Vanja’s overalls were too large. Nina pulled on hers and smiled as Vanja rolled her sleeves and legs up.

“It doesn’t matter which size you pick—they never quite fit.” Nina pointed to her own overalls, which were too short in the sleeves but too long in the legs. “The important thing is that they’re not tight across your bottom. That could make lifting patients embarrassing.” She winked.

Vanja took her notepad and a pencil from her satchel and hung it in the cabinet. “I’m ready.”

The smell of disinfectant washed over them as they returned to the corridor, and Vanja’s stomach turned.

“Are you really okay?” Nina asked again. She leaned closer. “You’re pale.”

“Eh. It’s just the smell.” Vanja laid an arm across her belly.

“Just let me know if you need to go outside.”

Vanja straightened. “No, no need. Can we get started?”

Nina looked at her for a moment, frowning. Then she nodded and continued down the corridor.

They spent the morning visiting the different units. Amatka’s population suffered from lifestyle diseases and work injuries: bad backs from work in the plant houses and the mushroom farm; cardiovascular disease; osteoporosis. And depression, everywhere depression.

“It’s a little darker here than in Essre, have you noticed?” Nina said.

Vanja shook her head. “I think dawn and dusk come at roughly the same times as usual.”

“No, it’s not that. The daylight is weaker. It’s at ninety percent of the brightness in Essre.”

“Who says?”

“The research department.”

“Oh.” Vanja considered this. “What does it feel like?”

“Feels? I’m used to it. But you must have noticed it’s dimmer.”

“Maybe a little… No. Not really.”

“Well. That’s how it is, in any case. That’s why we have the light rooms.” Nina pushed open a pair of double doors.

The corridor they entered was more brightly lit. The doors on either side had little windows that revealed rooms entirely furnished in white. Every room was populated by people in white coats who sat in white reclining chairs, their legs wrapped in white blankets. Ceiling lamps spread a bluish-white light.

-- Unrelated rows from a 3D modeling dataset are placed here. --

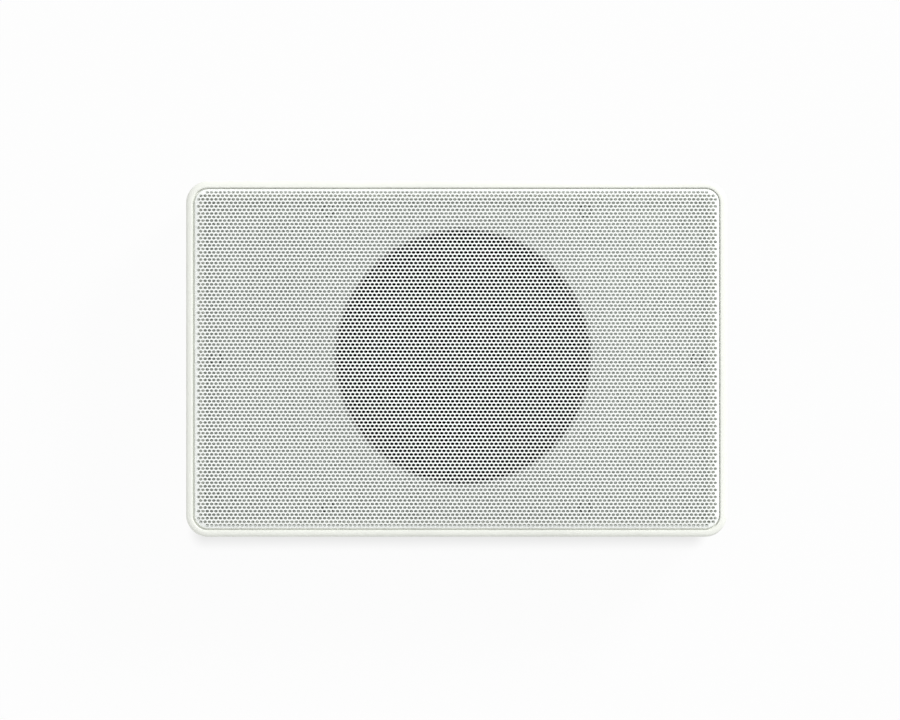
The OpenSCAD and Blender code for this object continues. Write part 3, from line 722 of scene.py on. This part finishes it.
def corner_tree():
    """Tree that sets a copy of a small piece at each corner of an upright rectangle."""
    tree, ids, given = new_tree("copies at the corners", Float=("Width", "Height"), Material=("Plastic",))
    corners = geometry(tree, "MeshGrid", {
        "Size X": given["Width"], "Size Y": given["Height"], "Vertices X": 2, "Vertices Y": 2})
    stood = geometry(tree, "Transform", {"Geometry": corners, "Rotation": UPRIGHT})
    placed = geometry(tree, "InstanceOnPoints", {"Points": stood, "Instance": given["Geometry"]})
    end_tree(tree, placed, given["Plastic"])
    return tree, ids


def past_corner(tree, half_size, corner):
    """How far each point lies past the corner centres of a rounded rectangle.

    Gives the length, the step, the part within the centres and the sign of each coordinate.
    """
    place = geometry(tree, "InputPosition")
    spread_out = vector_math(tree, "ABSOLUTE", place)
    straight = vector_math(tree, "SUBTRACT", half_size, combine(tree, X=corner, Y=corner))
    past = vector_math(tree, "SUBTRACT", spread_out, straight)
    step = vector_math(tree, "MAXIMUM", past, (0.0, 0.0, 0.0))
    inner = vector_math(tree, "MINIMUM", spread_out, straight)
    return vector_math(tree, "LENGTH", step), step, inner, vector_math(tree, "SIGN", place)


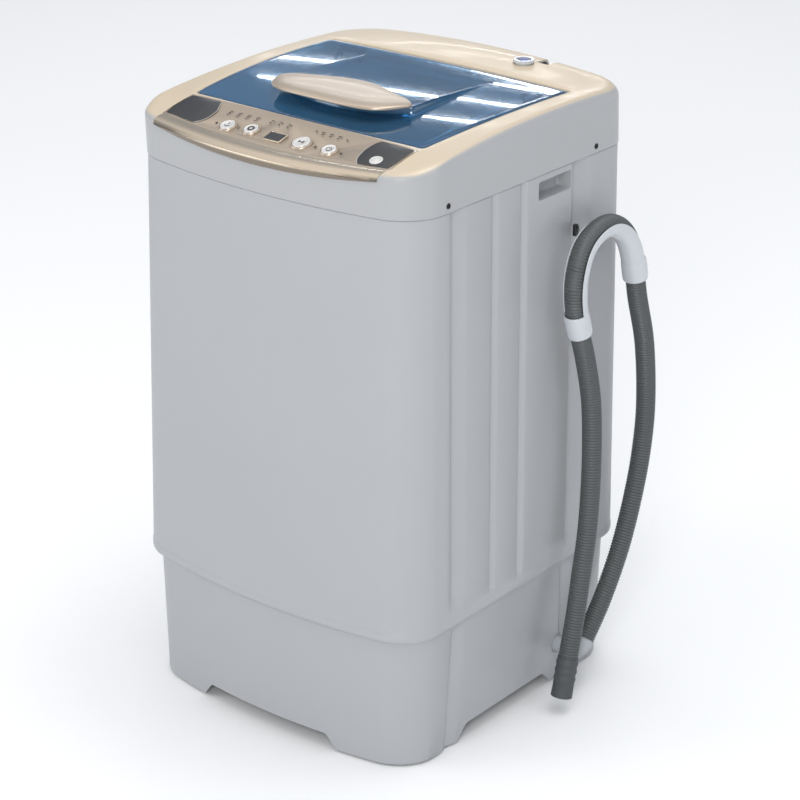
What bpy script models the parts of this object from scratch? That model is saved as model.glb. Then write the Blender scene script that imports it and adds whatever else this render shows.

“Anyone can go in here when they need to,” Nina said, and nodded at the door closest to them. “Some come every day. Most people come about once a week or every other week.”

“Does it help?” Vanja squinted at the patients. Most were reading books or deep in conversation.

“It does. Most of the time. And don’t forget we have coffee, too.” Nina winked at Vanja. “But I suppose we’re all a little melancholy, even those of us who aren’t ill.”

Nina left Vanja in the clinic’s storeroom and went to take care of some administrative task or other. Vanja busied herself making an inventory of the hygiene products stacked on the shelves: soap, rubbing alcohol, cream, lubricant, disinfectant. The unease that the stench permeating the corridors had stirred up in her chest slowly dissipated. It crept back when the door opened and Nina came back in.